*Exercise brief*
In the listing below, locate the line containing "Write the Blender Python" and the line containing "EDGE_BLEND = 0.35". Output both of them and every line between, exactly as written, and nothing more.

*Data shown*

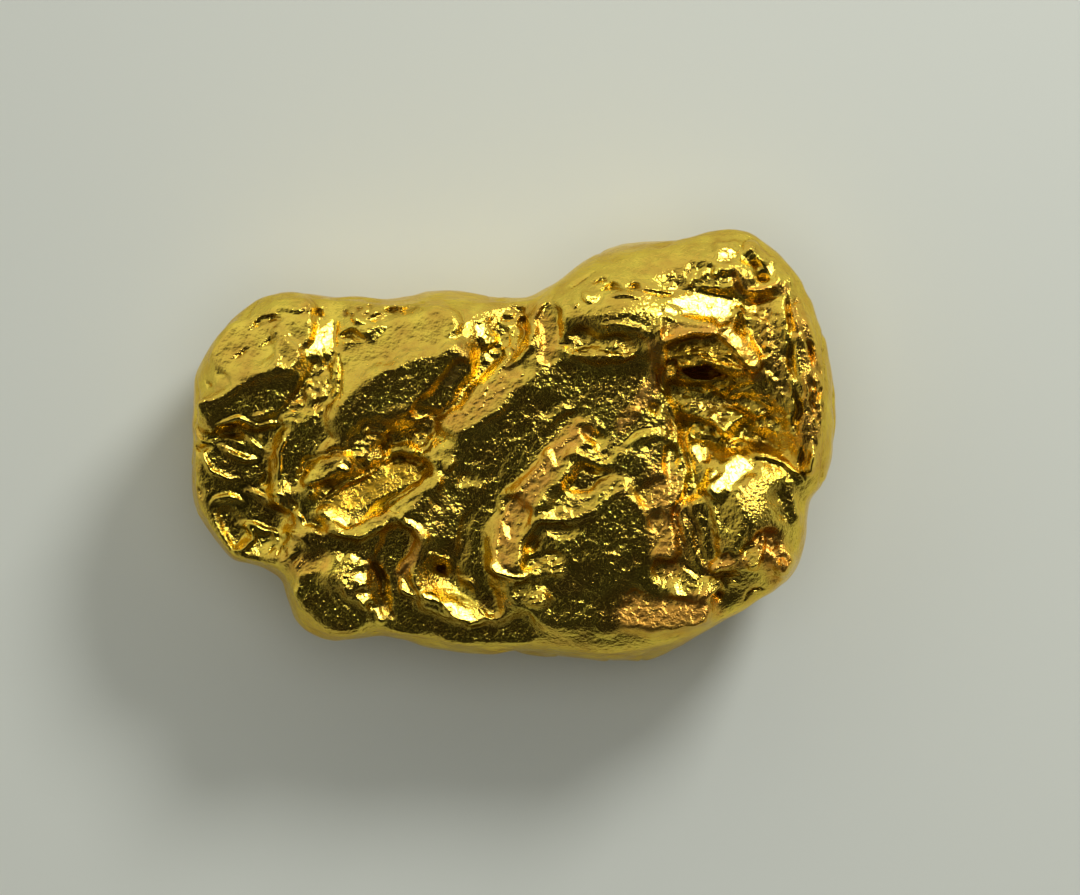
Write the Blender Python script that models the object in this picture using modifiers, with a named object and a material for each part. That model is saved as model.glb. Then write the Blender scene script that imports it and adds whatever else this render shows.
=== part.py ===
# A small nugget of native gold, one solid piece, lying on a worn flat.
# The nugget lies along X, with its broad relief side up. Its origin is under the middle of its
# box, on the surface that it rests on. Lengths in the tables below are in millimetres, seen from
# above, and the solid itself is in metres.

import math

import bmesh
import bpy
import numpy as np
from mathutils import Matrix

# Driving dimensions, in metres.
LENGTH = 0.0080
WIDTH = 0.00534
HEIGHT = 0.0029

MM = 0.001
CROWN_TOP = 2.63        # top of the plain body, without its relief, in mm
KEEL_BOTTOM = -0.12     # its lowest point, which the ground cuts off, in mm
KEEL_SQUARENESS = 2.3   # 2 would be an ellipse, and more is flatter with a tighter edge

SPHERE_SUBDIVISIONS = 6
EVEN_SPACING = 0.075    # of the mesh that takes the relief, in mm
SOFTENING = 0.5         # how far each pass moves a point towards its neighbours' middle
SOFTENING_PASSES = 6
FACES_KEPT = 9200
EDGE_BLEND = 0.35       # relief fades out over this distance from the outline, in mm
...
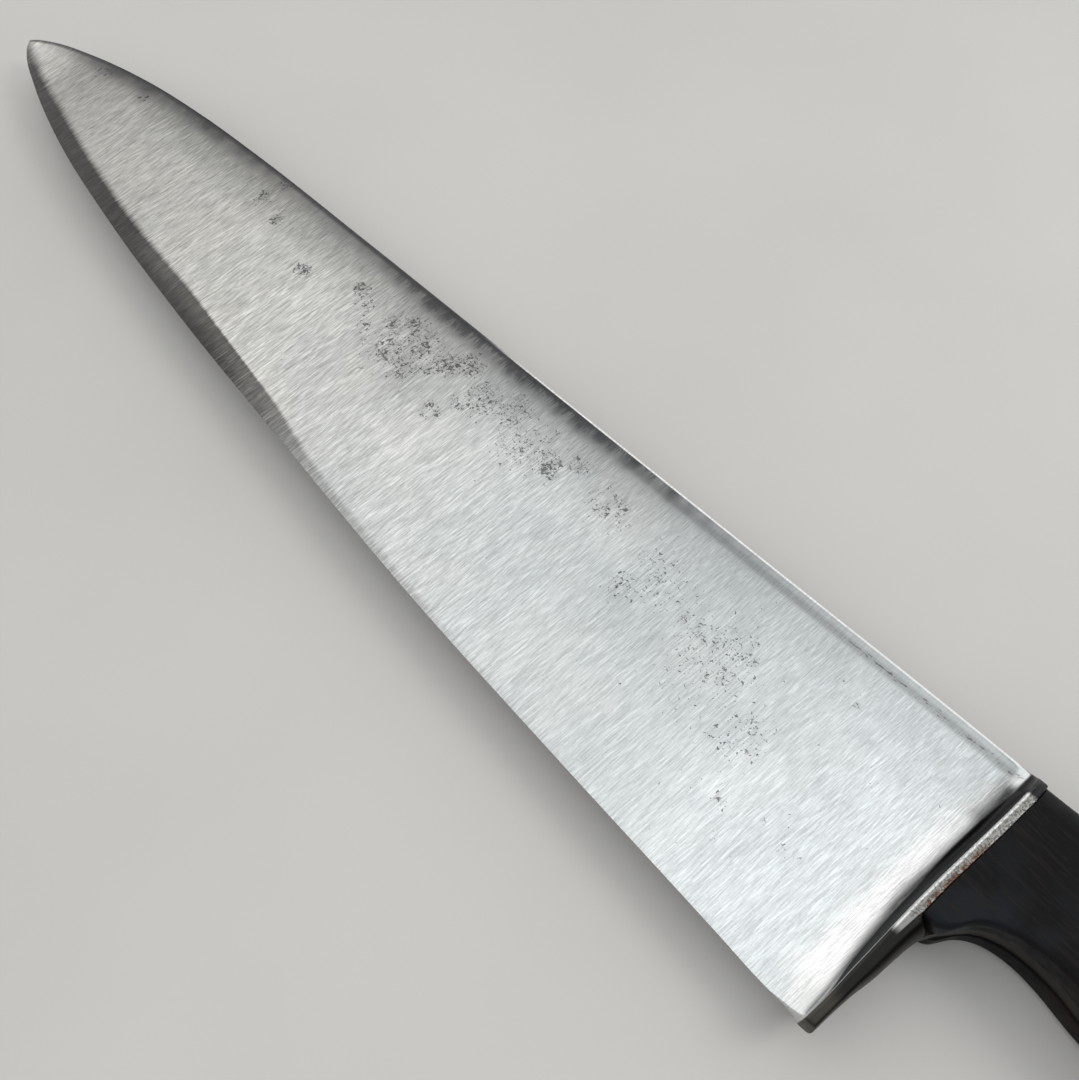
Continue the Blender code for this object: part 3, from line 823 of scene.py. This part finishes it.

*Response to the task*
Write the Blender Python script that models the object in this picture using modifiers, with a named object and a material for each part. That model is saved as model.glb. Then write the Blender scene script that imports it and adds whatever else this render shows.
=== part.py ===
# A small nugget of native gold, one solid piece, lying on a worn flat.
# The nugget lies along X, with its broad relief side up. Its origin is under the middle of its
# box, on the surface that it rests on. Lengths in the tables below are in millimetres, seen from
# above, and the solid itself is in metres.

import math

import bmesh
import bpy
import numpy as np
from mathutils import Matrix

# Driving dimensions, in metres.
LENGTH = 0.0080
WIDTH = 0.00534
HEIGHT = 0.0029

MM = 0.001
CROWN_TOP = 2.63        # top of the plain body, without its relief, in mm
KEEL_BOTTOM = -0.12     # its lowest point, which the ground cuts off, in mm
KEEL_SQUARENESS = 2.3   # 2 would be an ellipse, and more is flatter with a tighter edge

SPHERE_SUBDIVISIONS = 6
EVEN_SPACING = 0.075    # of the mesh that takes the relief, in mm
SOFTENING = 0.5         # how far each pass moves a point towards its neighbours' middle
SOFTENING_PASSES = 6
FACES_KEPT = 9200
EDGE_BLEND = 0.35       # relief fades out over this distance from the outline, in mm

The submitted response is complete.